1. ## [SOLVED] Consumer Mathematics

I placed $1200 in an bank investment which paid 8% p.a compound interest. At the same time, I placed$1800 in a bank which paid 4% p.a compound interest. During which year would the $1200 investment be worth more than the$1800 investment. I can do this question by listing the figures at the end of every year, but I wanted to know if there is way to solve this using algebra?

2. ## Compound Interest

Hello requal
Originally Posted by requal
I placed $1200 in an bank investment which paid 8% p.a compound interest. At the same time, I placed$1800 in a bank which paid 4% p.a compound interest. During which year would the $1200 investment be worth more than the$1800 investment. I can do this question by listing the figures at the end of every year, but I wanted to know if there is way to solve this using algebra?
The compound interest formula gives the amount A after n years as:

$A = P(1+r)^n$

So into this formula you have to plug in each of the values of $P$ and $r$, equate the two and solve for $n$ to find the point at which the two amounts become equal.
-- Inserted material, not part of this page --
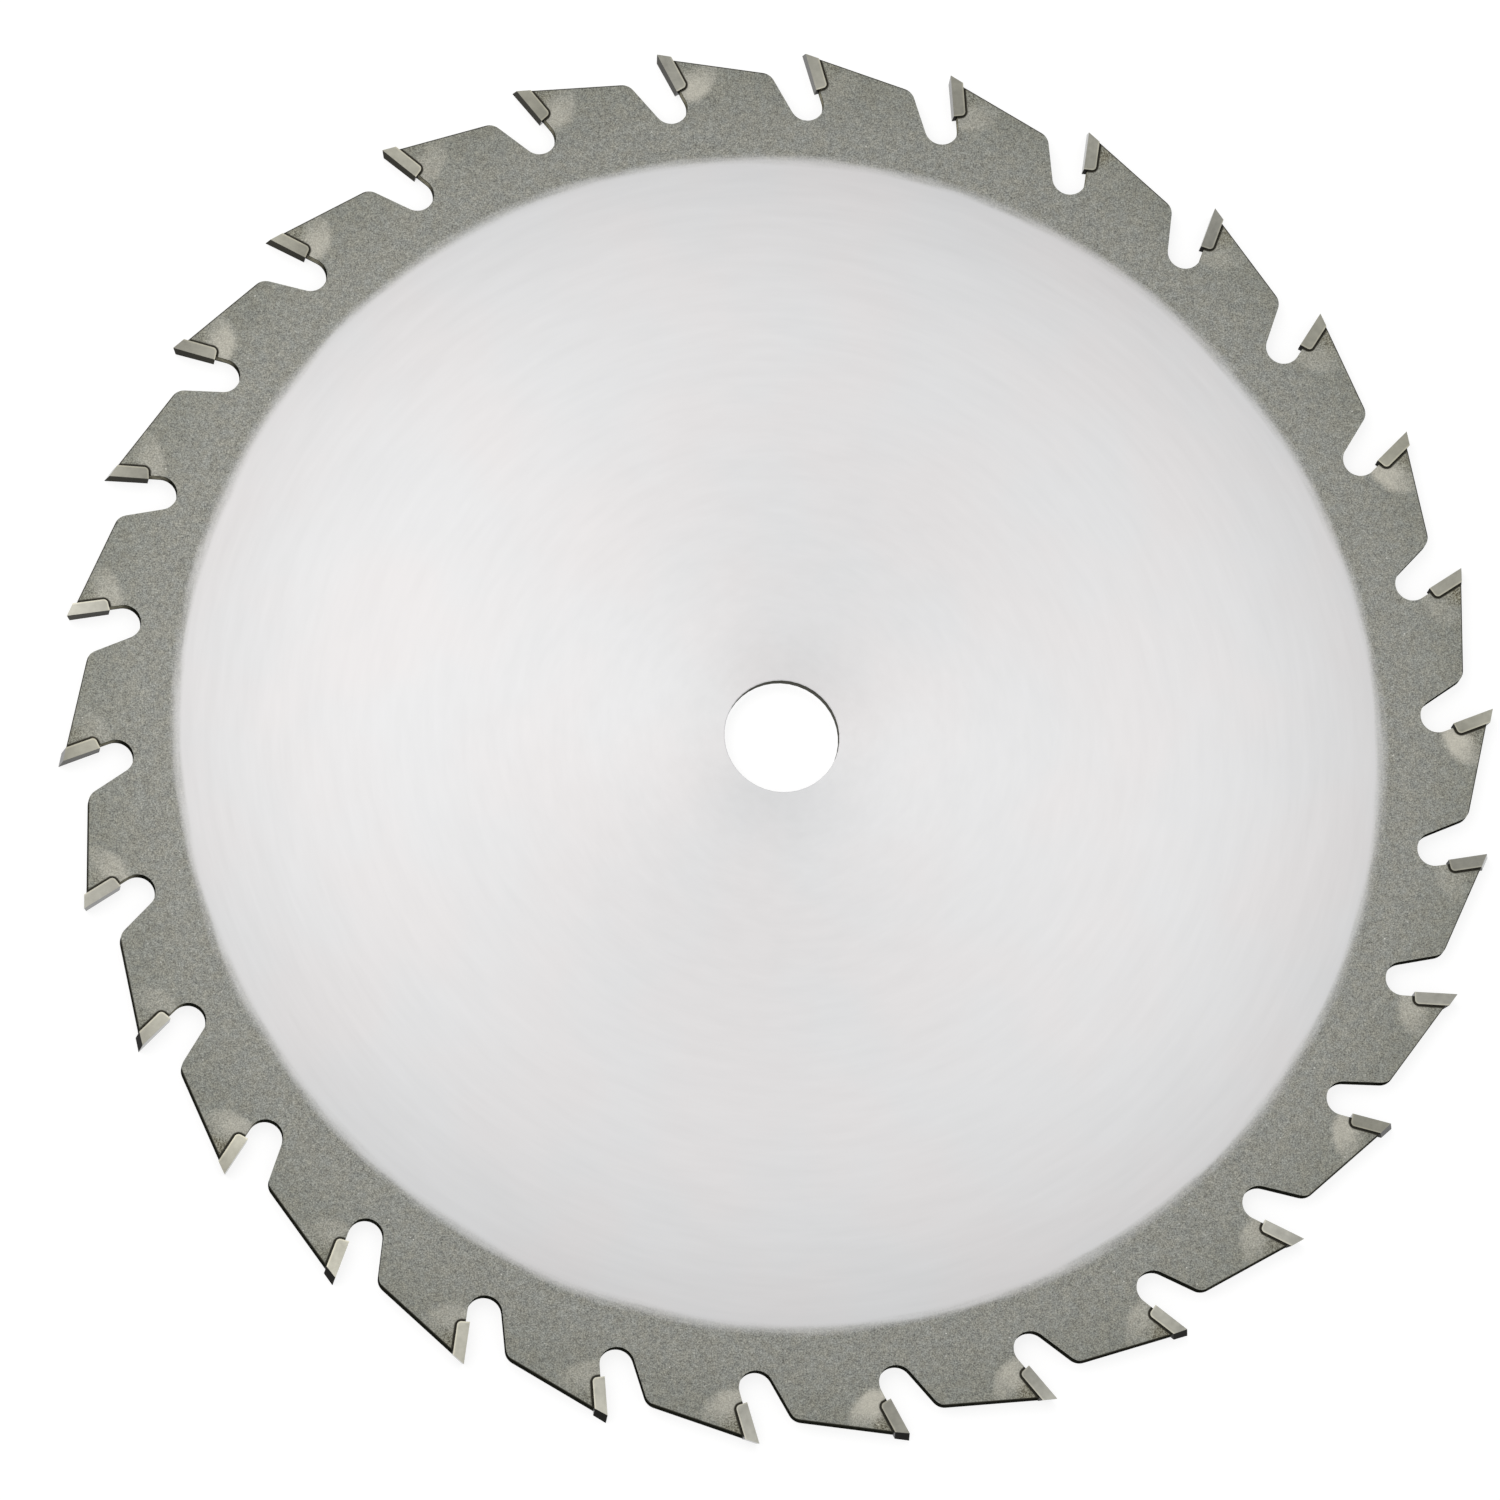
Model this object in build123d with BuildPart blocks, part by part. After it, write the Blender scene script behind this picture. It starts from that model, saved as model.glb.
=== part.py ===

$1200(1.08)^n = 1800(1.04)^n$

$\Rightarrow 1.08^n = 1.5(1.04)^n$

$\Rightarrow \left(\frac{1.08}{1.04}\right)^n = 1.5$

$\Rightarrow 1.03846^n = 1.5$

Now - and here's the key step - take logs of both sides (it doesn't matter which base of logs you use):

$n\log(1.03846) = \log(1.5)$

$\Rightarrow n = \frac{\log(1.5)}{\log(1.03846)}$

$= 10.74$

So by the end of year 11, the first investment will be worth more than the second.